If you don't have a degree banks likely won't want to hire you since they want actual professionals to handle their stuff.
>>618683 The thing is that it can't go wrong. You can be shitty coder so you'll make money in start-ups. You can be great and make lots of money in software programming and "serious" contracts.
If you'd pick chemistry and end up being poor chemist you're going to McDonalds. If you'd pick Electric Engineering and end up being shitty EE you'll earn pennies for making installations which is something you could do after trade school.
This is going to sound arrogant but not everyone can do STEM at a much harsher degree than is true for the humanities. It was mind blowing how much easier upper division history courses were compared to my upper division Computer Engineering courses.
Although, for all the shit that humanities majors get, business majors are let off the hook so much. A business "degree" is the biggest crock of shit in the entire US education system and requires the brain power of a gnat to acquire.
I've been stuck in a dead end office job for nearly a year.

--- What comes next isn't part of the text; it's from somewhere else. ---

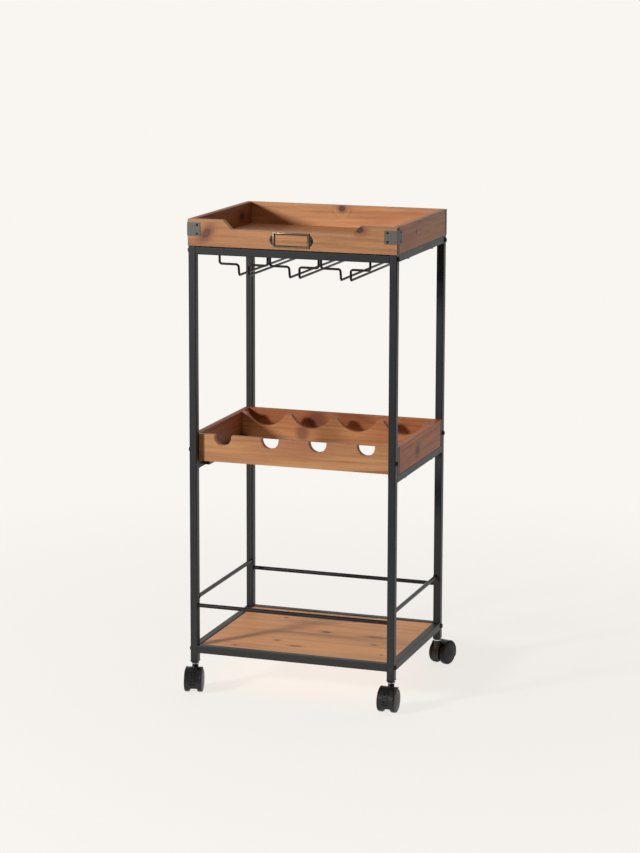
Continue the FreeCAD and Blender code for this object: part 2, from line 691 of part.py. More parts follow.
def caster_wheel(side):
    """One moulded wheel with a rounded tread, a domed outer face and a blind bore."""
    inner = WHEEL_INNER
    outer = inner + WHEEL_WIDTH
    tread = Part.makeCylinder(WHEEL_RADIUS, WHEEL_WIDTH, V(inner, 0, 0), V(1, 0, 0))
    tread = tread.makeFillet(WHEEL_ROUNDING, [edge for edge in tread.Edges if edge.Closed and
                                              isinstance(edge.Curve, Part.Circle)])
    cap = dome(WHEEL_RADIUS - 2 * WHEEL_ROUNDING, WHEEL_DOME, (outer, 0, 0), V(1, 0, 0))
    start = V(inner - 1, 0, 0)
    recess = Part.makeCylinder(WHEEL_RADIUS - WHEEL_RIM, WHEEL_RECESS + 1, start, V(1, 0, 0))
    recess = recess.cut(Part.makeCylinder(WHEEL_HUB_RADIUS, WHEEL_RECESS + 2, start, V(1, 0, 0)))
    bore = rod(AXLE_RADIUS + RUNNING_FIT, (0, 0, 0), (AXLE_HALF_LENGTH + WHEEL_BORE_END, 0, 0))
    wheel = tread.fuse(cap).cut(recess).cut(bore).removeSplitter()
    if side < 0:
        wheel = wheel.mirror(V(0, 0, 0), V(1, 0, 0))
    wheel.translate(AXLE_CENTRE)
    return wheel


def casters():
    """Hood, axle and two wheels at each corner, and a brake pedal on each front caster."""
    made = {}
    for corner in CORNERS:
        made["caster_hood_" + corner] = on_corner(caster_hood(corner in BRAKED), corner)
        made["caster_axle_" + corner] = on_corner(around_axle(AXLE_RADIUS, AXLE_HALF_LENGTH), corner)
        made["wheel_a_" + corner] = on_corner(caster_wheel(-1), corner)
        made["wheel_b_" + corner] = on_corner(caster_wheel(1), corner)
        if corner in BRAKED:
            made["brake_pedal_" + corner] = on_corner(brake_pedal(), corner)
    return made


def post_plugs():
    """Plastic plugs in the ends of the posts, with a bevelled cap."""
    half = TUBE / 2
    bore = TUBE / 2 - TUBE_WALL
    plugs = []
    for side_x, side_y in CORNERS.values():
        x, y = side_x * POST_X, side_y * POST_Y
        cap = block((x - half, y - half, POST_BOTTOM - PLUG_CAP), (x + half, y + half, POST_BOTTOM))
        lower = [edge for edge in cap.Edges if abs(edge.CenterOfMass.z - (POST_BOTTOM - PLUG_CAP)) < 0.01]
        cap = cap.makeChamfer(PLUG_BEVEL, lower)
        body = block((x - bore, y - bore, POST_BOTTOM), (x + bore, y + bore, POST_BOTTOM + PLUG_DEPTH))
        hole = rod(STEM_RADIUS, (x, y, POST_BOTTOM - PLUG_CAP - 1), (x, y, POST_BOTTOM + PLUG_DEPTH + 1))
        clear = rod(BOLT_RADIUS, (x - TUBE, y, SHELF_BOLT_HEIGHT), (x + TUBE, y, SHELF_BOLT_HEIGHT))
        plugs.append(cap.fuse(body).cut(hole).cut(clear).removeSplitter())
    return group(plugs)


def caster_stems():
    """The steel stems screwed into the plugs, each with the washer that its caster turns under."""
    stems = []
    washer_top = POST_BOTTOM - PLUG_CAP
    for side_x, side_y in CORNERS.values():
        x, y = side_x * POST_X, side_y * POST_Y
        stem = rod(STEM_RADIUS, (x, y, STEM_BOTTOM), (x, y, POST_BOTTOM + PLUG_DEPTH - STEM_SHORT_OF_PLUG))
        washer = Part.makeCylinder(WASHER_RADIUS, WASHER_THICKNESS, V(x, y, washer_top - WASHER_THICKNESS))
        stems.append(stem.fuse(washer))
    return group(stems)


# ---------------------------------------------------------------- the whole cart

def drilled(made):
    """The pieces with the holes that the wood screws run in."""
    screws = made["wood_screws"]
    for name in ("top_side_rails", "rack_side_rails", "tray_left", "tray_right", "rack_left", "rack_right",
                 "rack_cleats", "rack_saddle", "rack_back", "shelf_tabs", "shelf_panel"):
        made[name] = group([made[name].cut(screws)])
    return made


def cart():
    """Every piece of the cart by name."""
    made = posts()
    made["post_splices"] = post_splices()
    made["top_long_rails"] = long_rails(TOP_LONG_RAIL_BOTTOM)
    made["top_side_rails"] = side_rails(TOP_RAIL_BOTTOM)
    made["rack_side_rails"] = side_rails(RACK_RAIL_BOTTOM)
    made["shelf_long_rails"] = long_rails(SHELF_RAIL_BOTTOM)
    made["shelf_side_rails"] = side_rails(SHELF_RAIL_BOTTOM)
    made["rail_nuts"] = rail_nuts()
    made["frame_bolts"] = frame_bolts()
    made["long_guards"] = long_guards()
    made["side_guards"] = side_guards()
    made["shelf_panel"] = shelf_panel()
    made["shelf_tabs"] = shelf_tabs()
    made["tray_front"] = tray_front()
    made["tray_back"] = tray_back()
    made["tray_left"] = tray_side(-1)
    made["tray_right"] = tray_side(1)
    made["tray_floor"] = tray_floor()
    made["corner_plates"] = corner_plates()
    made["plate_rivets"] = plate_rivets()
    made["label_holder"] = label_holder()
    made["label_screws"] = label_screws()
    made["rack_front"] = rack_front()
    made["rack_saddle"] = rack_saddle()
    made["rack_back"] = rack_back()
    made["rack_left"] = rack_side(-1)
    made["rack_right"] = rack_side(1)
    made["rack_cleats"] = rack_cleats()
    for index, place in enumerate(("left", "middle", "right")):
        made["glass_hanger_" + place] = glass_hanger(index)
    made["wood_screws"] = wood_screws()
    made["post_plugs"] = post_plugs()
    made["caster_stems"] = caster_stems()
    made.update(casters())
    return drilled(made)


os.makedirs("parts", exist_ok=True)
for name, shape in cart().items():
    shape.exportStep("parts/" + name + ".step")
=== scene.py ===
"""The looks of a bar cart: stained softwood boards on a charcoal steel frame, with plastic casters.

Metres, in the frame of the CAD model: +X is the user's right, +Y the back and +Z up.
Sizes in the code are millimetres times MM.
"""
import math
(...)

Making my move out of here by applying for a temp teaching certificate. I have an offer to teach AP US History and AP Human Geo at a high school, I'm probably going to take that up and get out of here.
>>618927 If you write good-paying articles at a fairly swift clip, you can make enough to live by.
It's incredibly hard to do this, however, which is why at the moment I'm living in my parents' house. So it's not necessarily something to pursue unless it's your genuine passion--or, again, if you're REALLY good at it, because sooner or later talent wins out and you'll hit it big.
>>618166 This is the problem. And the uni system as a whole has become vocationalized. As much as 4chan likes to STEM-bait it's not like those degrees are that much harder to attain. The whole system spoon-feeds you every subject, and you're not even expected to understand it.